In its report, ISS noted among its points:
- "The potential to realize greater economic value through an alternative transaction – as demonstrated by a higher cash oﬀer from another potential strategic buyer – suggest support for the [Fyffes] transaction as currently structured is not warranted."
- "[Cutrale-Safra's] adjournment-to-drive-engagement strategy appears to be the most robust option available to Chiquita shareholders to pursue a potentially higher oﬀer."
- "Chiquita share prices showed little response to the company's arguments [against the Cutrale-Safra proposal] and the announcement of additional synergies."
- "The market apparently had lost significant enthusiasm for the [Fyffes] deal, as reflected in the long decline in Chiquita share prices over after the initial market rally."
Chiquita Shareholders: The Proxy to Vote is Gold. The Chiquita board needs to stop supporting a transaction that provides inferior value to Chiquita shareholders and enter into discussions with Cutrale-Safra. The Cutrale-Safra Negotiation Proposal provides Chiquita shareholders a risk free option with unquestionably superior value.
Cavendish Global Limited and Cavendish Acquisition Corporation, which are jointly owned by an affiliate of the Cutrale Group, Burlingtown UK LTD ("Burlingtown"), and an affiliate of the Safra Group, Erichton Investments Ltd. ("Erichton" and, together with Burlingtown and Cavendish, "Cutrale-Safra"), their respective directors, executive officers and certain employees, and Burlingtown and Erichton, may be deemed, under rules of the Securities and Exchange Commission ("SEC"), to be participants in the solicitation of proxies from Chiquita shareholders in connection with Chiquita's Special Meeting of Shareholders. Information about the interests in Chiquita of Cutrale-Safra and their respective directors, executive officers and employees are set forth in a definitive proxy statement that was filed with the SEC on August 28, 2014, as it may be amended from time to time (the "Cutrale-Safra Proxy").
Investors are urged to read the Cutrale-Safra Proxy which is available now, and any other relevant documents filed with the SEC when they become available, because they contain (or will contain) important information.
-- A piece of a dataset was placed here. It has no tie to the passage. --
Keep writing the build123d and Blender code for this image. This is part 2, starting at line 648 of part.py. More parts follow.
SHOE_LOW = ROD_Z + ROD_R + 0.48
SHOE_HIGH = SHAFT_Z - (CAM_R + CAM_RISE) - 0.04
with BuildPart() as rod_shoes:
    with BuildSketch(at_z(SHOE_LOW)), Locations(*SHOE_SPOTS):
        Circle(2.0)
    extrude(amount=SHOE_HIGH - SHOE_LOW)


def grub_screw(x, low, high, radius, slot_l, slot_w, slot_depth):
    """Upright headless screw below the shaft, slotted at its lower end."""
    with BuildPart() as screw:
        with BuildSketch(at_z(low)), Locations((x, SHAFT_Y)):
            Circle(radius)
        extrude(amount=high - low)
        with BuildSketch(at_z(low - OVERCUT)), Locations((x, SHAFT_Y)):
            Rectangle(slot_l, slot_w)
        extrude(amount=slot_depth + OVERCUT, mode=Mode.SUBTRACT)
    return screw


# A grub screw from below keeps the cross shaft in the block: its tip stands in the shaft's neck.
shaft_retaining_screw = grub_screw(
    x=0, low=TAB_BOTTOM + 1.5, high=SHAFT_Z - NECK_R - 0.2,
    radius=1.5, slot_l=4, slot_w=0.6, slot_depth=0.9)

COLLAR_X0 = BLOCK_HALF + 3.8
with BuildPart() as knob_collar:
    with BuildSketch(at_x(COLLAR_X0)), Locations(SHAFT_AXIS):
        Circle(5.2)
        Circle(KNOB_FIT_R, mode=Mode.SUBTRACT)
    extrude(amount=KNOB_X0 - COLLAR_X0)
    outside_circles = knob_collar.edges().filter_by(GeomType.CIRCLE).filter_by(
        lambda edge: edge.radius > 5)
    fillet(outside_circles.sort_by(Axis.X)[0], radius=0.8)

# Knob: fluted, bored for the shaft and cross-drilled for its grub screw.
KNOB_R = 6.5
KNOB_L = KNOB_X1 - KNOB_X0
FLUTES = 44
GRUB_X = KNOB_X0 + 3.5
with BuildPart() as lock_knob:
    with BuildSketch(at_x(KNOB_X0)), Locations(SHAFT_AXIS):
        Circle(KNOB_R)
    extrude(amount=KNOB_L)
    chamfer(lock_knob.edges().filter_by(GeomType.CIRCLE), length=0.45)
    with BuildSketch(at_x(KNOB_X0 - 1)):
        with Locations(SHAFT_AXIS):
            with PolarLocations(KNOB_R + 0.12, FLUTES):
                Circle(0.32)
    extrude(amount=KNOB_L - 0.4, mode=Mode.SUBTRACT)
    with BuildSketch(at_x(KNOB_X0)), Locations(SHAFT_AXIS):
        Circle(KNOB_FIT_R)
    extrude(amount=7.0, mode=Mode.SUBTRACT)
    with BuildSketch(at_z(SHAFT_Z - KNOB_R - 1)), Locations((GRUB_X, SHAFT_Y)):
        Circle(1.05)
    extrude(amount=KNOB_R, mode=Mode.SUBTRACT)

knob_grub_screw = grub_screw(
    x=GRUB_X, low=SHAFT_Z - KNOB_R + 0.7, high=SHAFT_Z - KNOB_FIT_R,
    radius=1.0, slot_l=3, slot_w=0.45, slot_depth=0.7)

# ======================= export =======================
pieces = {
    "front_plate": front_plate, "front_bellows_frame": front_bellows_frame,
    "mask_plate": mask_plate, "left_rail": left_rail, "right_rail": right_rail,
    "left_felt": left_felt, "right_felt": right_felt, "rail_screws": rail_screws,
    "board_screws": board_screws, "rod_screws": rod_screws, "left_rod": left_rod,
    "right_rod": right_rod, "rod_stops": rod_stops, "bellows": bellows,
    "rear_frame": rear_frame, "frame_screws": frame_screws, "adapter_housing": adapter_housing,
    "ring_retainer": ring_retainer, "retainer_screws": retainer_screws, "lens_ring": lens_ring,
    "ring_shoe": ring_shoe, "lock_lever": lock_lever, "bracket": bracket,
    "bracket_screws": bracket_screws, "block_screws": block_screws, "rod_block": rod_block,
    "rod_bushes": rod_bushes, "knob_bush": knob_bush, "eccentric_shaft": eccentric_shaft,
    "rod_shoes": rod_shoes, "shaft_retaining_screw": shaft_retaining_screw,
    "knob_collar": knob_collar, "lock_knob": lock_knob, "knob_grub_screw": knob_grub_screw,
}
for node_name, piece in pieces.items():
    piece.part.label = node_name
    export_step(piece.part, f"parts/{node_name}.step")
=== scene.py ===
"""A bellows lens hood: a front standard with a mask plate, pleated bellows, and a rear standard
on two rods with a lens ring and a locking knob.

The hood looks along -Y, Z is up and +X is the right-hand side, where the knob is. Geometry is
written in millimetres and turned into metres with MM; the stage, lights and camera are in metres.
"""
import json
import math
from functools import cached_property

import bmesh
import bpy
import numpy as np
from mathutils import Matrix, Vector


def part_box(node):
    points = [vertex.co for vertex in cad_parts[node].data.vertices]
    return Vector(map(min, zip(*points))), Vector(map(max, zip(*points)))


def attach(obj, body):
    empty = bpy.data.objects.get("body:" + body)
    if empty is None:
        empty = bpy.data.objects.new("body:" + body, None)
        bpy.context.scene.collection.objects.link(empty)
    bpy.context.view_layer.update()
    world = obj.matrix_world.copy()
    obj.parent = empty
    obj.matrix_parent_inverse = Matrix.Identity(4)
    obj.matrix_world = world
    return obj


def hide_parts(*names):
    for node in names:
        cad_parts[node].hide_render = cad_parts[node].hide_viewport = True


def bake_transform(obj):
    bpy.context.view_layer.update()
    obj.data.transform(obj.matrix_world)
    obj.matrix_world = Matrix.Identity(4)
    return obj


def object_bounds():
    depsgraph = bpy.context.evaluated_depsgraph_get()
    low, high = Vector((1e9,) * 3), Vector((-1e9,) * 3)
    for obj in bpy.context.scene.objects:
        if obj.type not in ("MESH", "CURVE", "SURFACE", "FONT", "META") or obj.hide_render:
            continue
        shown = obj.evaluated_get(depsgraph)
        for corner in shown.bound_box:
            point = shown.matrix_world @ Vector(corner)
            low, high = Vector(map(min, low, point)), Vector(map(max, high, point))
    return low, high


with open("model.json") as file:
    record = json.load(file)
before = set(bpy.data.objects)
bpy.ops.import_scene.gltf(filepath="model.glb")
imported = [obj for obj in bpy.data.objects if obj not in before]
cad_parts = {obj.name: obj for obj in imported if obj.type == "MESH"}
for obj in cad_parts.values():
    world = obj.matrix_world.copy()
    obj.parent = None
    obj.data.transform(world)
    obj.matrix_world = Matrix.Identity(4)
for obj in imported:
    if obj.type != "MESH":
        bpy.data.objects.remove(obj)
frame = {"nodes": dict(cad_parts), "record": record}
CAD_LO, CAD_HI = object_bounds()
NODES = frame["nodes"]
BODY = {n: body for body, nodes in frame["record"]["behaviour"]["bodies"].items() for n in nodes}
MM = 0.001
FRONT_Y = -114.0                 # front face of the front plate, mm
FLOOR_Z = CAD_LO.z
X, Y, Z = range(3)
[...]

The Cutrale-Safra Proxy, and any other documents filed by Cutrale-Safra with the SEC, may be obtained free of charge at the SEC web site at www.sec.gov. The Cutrale-Safra Proxy and such other documents may also be obtained free of charge by contacting Innisfree at: (212) 750-5833 or 501 Madison Avenue, 20th Floor, New York, New York 10022.
Stef Goodsell/Madisen Obiedo
Kekst and Company
Scott Winter / Arthur Crozier
Innisfree M&A Incorporated
About Cutrale Group
The Cutrale Group refers to the global agribusiness operations owned by the Cutrale family. Entities within the Cutrale Group collectively make up one of the world's most highly regarded agribusiness and juice companies in the world and one of the world's leading orange juice processors for frozen concentrated orange juice and not-from-concentrate fresh juices. The entities within the Cutrale Group together account for over one-third of the $5 billion orange juice market. The global business operations of the entities within the Cutrale Group include oranges, apples, peaches, lemons and soybeans. The operations of the Cutrale Group entities have a vast network and knowhow of farms, processing, technology, sourcing, distribution, logistics, and marketing of juices and fruits.
About Safra Group
The Safra Group refers to an international network of companies, businesses and operations controlled by Joseph Safra. The entities comprising the Safra Group conglomerate collectively have assets under management of over $200 billion and aggregate stockholder equity of approximately $15.3 billion, operate banks and invest in other businesses across North and South America, Europe, the Middle East and Asia. Throughout these markets, entities within the Safra Group have deep, long-term relationships with major market participants, enabling the Safra Group to greatly enhance the value of the competitive position of the businesses in which any of the entities within the Safra Group invests.